### Aim
Write out, word for word, the first line of the data below and every line after it through the one containing "hole_edge = 6.28; // [5.8:0.02:6.3]".

### Dataset excerpt
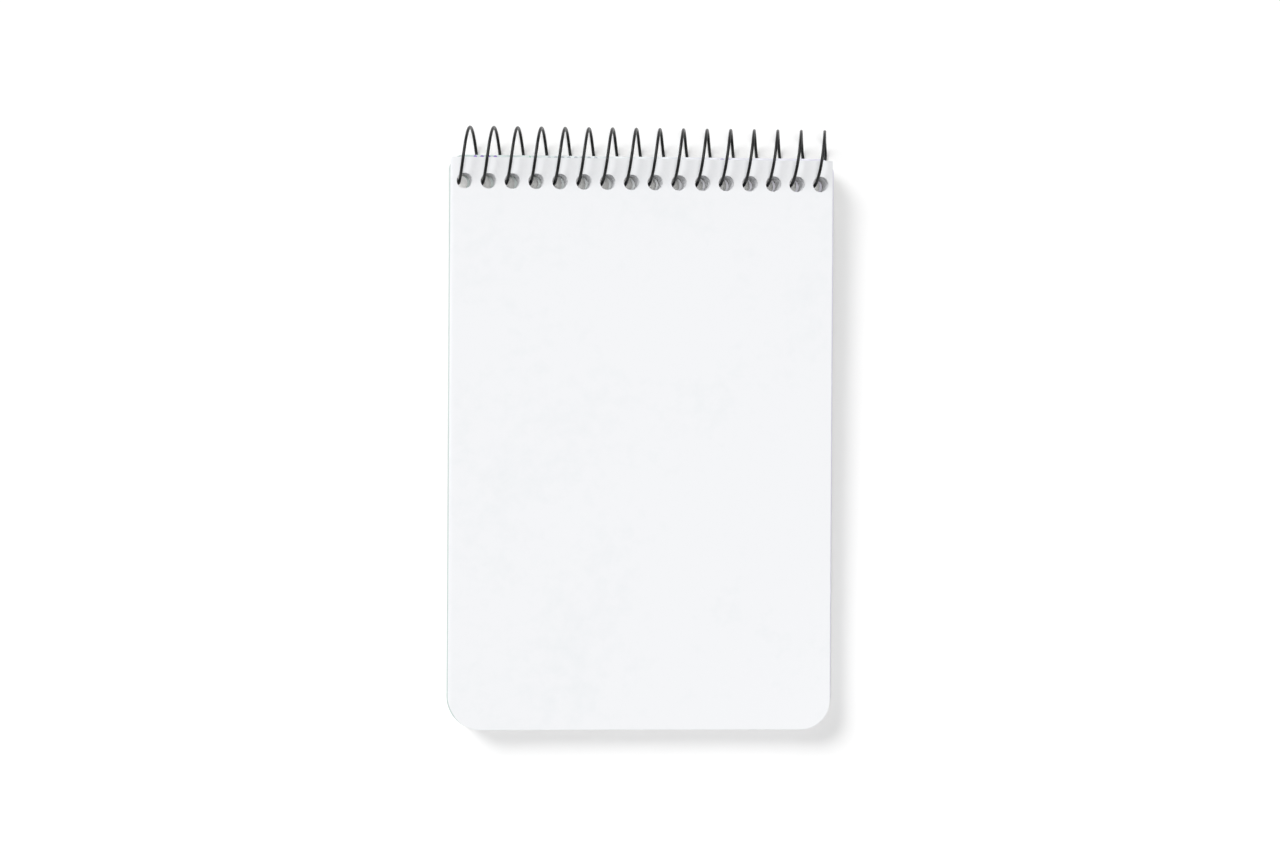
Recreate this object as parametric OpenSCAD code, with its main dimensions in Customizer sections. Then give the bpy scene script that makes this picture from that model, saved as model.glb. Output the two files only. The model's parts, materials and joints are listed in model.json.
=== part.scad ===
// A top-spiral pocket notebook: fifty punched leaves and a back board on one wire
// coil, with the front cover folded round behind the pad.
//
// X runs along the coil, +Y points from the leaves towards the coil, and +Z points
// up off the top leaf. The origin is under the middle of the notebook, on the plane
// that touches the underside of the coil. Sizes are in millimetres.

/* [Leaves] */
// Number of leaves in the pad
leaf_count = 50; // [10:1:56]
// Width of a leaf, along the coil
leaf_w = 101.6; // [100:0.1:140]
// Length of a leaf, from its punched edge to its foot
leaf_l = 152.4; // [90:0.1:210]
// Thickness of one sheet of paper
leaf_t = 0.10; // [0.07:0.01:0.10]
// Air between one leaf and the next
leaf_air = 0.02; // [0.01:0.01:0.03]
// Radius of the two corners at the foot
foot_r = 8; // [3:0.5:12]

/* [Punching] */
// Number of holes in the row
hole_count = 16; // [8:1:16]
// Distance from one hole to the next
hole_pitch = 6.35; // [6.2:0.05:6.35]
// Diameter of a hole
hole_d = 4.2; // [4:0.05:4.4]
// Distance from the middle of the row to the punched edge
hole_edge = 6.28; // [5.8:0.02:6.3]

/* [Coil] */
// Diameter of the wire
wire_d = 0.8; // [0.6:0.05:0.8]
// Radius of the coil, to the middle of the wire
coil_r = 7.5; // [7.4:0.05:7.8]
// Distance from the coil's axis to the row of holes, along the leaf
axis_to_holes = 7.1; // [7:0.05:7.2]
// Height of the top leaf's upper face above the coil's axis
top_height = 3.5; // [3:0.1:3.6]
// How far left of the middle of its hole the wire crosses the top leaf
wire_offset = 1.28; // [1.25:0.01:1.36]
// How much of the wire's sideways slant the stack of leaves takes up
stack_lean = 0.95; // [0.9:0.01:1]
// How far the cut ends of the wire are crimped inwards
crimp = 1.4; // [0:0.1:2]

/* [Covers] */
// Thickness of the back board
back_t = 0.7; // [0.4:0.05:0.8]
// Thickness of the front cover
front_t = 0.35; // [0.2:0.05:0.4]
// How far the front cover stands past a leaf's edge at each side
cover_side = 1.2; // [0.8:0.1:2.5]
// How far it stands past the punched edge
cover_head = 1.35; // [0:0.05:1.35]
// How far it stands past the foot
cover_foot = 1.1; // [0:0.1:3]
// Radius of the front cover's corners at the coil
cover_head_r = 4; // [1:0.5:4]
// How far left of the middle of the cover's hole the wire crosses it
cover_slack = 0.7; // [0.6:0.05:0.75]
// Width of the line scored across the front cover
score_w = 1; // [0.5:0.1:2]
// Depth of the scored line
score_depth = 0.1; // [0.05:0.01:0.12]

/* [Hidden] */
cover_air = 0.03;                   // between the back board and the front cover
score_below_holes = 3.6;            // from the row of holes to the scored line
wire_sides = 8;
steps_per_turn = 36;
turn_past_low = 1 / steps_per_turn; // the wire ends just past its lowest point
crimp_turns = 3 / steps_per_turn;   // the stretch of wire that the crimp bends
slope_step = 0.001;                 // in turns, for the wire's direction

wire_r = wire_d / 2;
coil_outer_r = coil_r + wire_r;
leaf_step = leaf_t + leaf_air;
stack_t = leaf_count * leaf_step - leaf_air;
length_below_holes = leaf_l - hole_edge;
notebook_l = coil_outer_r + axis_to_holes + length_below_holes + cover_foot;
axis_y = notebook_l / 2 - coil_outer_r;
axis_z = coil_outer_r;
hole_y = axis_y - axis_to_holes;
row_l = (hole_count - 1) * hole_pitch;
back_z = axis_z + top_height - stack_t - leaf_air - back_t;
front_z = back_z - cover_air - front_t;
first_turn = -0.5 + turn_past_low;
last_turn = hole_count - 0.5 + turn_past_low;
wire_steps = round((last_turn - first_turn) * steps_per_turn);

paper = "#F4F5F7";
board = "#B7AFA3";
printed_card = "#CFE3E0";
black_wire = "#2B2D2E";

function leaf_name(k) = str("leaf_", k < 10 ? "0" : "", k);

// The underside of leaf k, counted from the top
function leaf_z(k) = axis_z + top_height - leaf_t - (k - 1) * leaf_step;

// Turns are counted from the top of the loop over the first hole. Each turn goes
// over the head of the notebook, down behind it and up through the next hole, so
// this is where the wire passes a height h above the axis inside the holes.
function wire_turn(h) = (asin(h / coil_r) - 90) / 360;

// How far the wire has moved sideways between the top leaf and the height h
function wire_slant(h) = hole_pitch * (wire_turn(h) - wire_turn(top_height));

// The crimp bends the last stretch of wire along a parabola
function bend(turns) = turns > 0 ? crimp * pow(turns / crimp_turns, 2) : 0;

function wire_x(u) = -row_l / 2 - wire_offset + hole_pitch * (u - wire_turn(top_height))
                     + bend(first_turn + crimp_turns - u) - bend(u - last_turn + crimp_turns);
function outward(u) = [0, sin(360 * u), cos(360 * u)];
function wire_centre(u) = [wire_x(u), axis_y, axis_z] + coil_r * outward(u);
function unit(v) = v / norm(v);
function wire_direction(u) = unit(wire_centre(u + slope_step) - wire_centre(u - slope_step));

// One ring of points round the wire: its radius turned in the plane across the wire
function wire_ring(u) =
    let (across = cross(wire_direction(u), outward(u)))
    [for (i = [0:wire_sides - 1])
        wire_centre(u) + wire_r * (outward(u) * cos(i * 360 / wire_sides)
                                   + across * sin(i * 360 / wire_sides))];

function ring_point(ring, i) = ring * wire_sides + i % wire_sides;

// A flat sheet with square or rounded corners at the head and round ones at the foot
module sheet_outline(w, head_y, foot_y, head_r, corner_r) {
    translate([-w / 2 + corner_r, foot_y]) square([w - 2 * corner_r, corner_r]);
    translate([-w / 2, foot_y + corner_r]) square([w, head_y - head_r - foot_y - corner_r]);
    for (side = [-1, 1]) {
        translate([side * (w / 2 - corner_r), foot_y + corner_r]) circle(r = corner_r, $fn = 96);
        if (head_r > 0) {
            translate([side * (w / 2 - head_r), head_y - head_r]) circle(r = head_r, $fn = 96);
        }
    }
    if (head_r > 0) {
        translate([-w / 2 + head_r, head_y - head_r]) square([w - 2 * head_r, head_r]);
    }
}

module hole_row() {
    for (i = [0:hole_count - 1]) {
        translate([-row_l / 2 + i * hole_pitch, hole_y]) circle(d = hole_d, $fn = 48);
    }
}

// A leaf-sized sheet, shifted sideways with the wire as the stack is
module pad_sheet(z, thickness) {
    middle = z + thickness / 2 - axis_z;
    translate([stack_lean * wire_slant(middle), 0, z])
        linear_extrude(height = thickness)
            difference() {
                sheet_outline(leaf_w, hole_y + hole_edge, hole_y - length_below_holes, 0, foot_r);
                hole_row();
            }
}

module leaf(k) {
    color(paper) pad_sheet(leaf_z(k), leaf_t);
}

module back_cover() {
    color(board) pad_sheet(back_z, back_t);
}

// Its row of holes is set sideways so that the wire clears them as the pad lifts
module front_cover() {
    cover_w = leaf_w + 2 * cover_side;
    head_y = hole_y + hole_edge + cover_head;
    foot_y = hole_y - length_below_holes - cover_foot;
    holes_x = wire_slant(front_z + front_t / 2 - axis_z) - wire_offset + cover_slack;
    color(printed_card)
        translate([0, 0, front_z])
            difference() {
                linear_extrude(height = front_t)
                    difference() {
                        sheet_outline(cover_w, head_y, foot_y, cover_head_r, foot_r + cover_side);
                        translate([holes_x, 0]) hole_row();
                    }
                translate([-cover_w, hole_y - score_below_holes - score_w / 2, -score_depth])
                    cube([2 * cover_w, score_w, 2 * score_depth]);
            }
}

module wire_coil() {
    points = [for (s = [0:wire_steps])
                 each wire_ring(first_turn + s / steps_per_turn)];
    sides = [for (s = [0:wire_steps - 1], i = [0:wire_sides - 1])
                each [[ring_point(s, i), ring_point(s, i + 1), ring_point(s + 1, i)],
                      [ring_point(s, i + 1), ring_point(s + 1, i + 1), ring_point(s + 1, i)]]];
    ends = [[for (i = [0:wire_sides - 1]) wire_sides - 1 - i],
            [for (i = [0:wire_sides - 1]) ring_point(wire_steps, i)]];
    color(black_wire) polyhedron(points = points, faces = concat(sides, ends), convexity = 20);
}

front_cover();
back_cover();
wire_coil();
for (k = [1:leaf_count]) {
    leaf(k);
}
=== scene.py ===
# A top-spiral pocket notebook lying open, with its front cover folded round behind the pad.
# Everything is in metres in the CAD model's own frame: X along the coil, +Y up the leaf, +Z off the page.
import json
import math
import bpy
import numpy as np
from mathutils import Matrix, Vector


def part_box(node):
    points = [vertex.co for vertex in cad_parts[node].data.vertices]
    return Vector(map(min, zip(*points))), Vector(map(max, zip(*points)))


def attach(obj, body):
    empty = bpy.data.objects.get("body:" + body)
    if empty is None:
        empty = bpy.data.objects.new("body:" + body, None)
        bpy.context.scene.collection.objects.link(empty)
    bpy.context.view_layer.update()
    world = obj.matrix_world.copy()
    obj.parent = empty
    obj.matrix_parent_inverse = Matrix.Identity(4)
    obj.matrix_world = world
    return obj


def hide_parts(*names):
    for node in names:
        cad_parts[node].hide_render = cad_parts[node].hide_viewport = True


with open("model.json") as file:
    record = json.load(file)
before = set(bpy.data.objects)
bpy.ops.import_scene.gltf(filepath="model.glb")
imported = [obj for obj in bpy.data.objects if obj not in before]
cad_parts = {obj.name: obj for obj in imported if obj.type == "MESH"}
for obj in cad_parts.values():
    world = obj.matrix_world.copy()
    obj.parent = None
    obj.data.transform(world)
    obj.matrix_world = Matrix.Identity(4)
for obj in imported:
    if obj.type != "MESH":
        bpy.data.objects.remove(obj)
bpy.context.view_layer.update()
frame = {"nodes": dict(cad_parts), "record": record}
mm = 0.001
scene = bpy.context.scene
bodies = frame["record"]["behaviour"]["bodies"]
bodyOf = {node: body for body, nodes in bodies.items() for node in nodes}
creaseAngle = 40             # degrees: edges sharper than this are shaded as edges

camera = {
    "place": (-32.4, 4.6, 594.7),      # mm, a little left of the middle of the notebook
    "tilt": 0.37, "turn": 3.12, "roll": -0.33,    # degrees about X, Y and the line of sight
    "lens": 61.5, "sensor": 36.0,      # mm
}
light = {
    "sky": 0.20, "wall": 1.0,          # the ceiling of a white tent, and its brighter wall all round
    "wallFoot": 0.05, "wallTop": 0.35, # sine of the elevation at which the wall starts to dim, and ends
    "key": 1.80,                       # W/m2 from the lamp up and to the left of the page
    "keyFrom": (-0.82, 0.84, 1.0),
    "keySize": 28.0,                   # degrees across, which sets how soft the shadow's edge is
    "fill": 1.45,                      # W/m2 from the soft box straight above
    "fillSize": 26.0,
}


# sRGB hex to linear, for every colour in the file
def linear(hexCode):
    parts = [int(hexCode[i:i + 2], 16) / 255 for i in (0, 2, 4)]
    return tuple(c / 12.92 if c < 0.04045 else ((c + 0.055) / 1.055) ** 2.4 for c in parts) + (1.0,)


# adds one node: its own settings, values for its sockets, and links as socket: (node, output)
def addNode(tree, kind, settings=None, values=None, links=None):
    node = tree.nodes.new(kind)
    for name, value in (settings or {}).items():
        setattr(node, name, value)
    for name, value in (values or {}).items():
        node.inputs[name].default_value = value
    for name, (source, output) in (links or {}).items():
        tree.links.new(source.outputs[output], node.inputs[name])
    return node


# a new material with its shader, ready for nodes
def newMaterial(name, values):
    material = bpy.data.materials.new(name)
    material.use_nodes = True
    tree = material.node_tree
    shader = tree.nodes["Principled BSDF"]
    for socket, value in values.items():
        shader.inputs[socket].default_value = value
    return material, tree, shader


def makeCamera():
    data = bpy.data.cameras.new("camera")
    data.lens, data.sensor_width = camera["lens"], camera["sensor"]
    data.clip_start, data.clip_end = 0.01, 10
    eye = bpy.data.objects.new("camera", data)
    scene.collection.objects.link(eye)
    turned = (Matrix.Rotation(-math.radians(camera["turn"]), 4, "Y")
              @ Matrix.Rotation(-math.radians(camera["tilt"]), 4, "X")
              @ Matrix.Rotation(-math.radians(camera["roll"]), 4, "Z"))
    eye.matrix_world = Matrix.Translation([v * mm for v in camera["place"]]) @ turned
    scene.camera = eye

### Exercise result
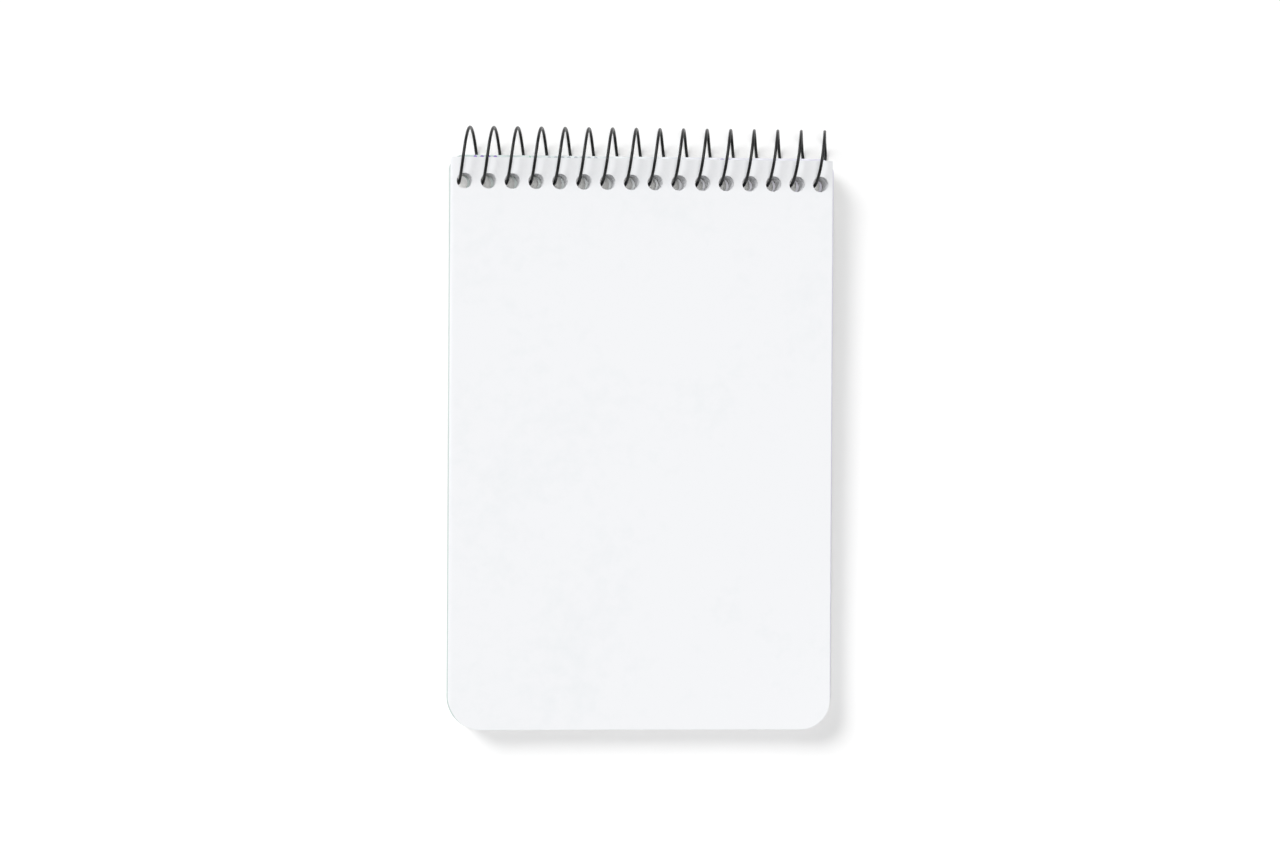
Recreate this object as parametric OpenSCAD code, with its main dimensions in Customizer sections. Then give the bpy scene script that makes this picture from that model, saved as model.glb. Output the two files only. The model's parts, materials and joints are listed in model.json.
=== part.scad ===
// A top-spiral pocket notebook: fifty punched leaves and a back board on one wire
// coil, with the front cover folded round behind the pad.
//
// X runs along the coil, +Y points from the leaves towards the coil, and +Z points
// up off the top leaf. The origin is under the middle of the notebook, on the plane
// that touches the underside of the coil. Sizes are in millimetres.

/* [Leaves] */
// Number of leaves in the pad
leaf_count = 50; // [10:1:56]
// Width of a leaf, along the coil
leaf_w = 101.6; // [100:0.1:140]
// Length of a leaf, from its punched edge to its foot
leaf_l = 152.4; // [90:0.1:210]
// Thickness of one sheet of paper
leaf_t = 0.10; // [0.07:0.01:0.10]
// Air between one leaf and the next
leaf_air = 0.02; // [0.01:0.01:0.03]
// Radius of the two corners at the foot
foot_r = 8; // [3:0.5:12]

/* [Punching] */
// Number of holes in the row
hole_count = 16; // [8:1:16]
// Distance from one hole to the next
hole_pitch = 6.35; // [6.2:0.05:6.35]
// Diameter of a hole
hole_d = 4.2; // [4:0.05:4.4]
// Distance from the middle of the row to the punched edge
hole_edge = 6.28; // [5.8:0.02:6.3]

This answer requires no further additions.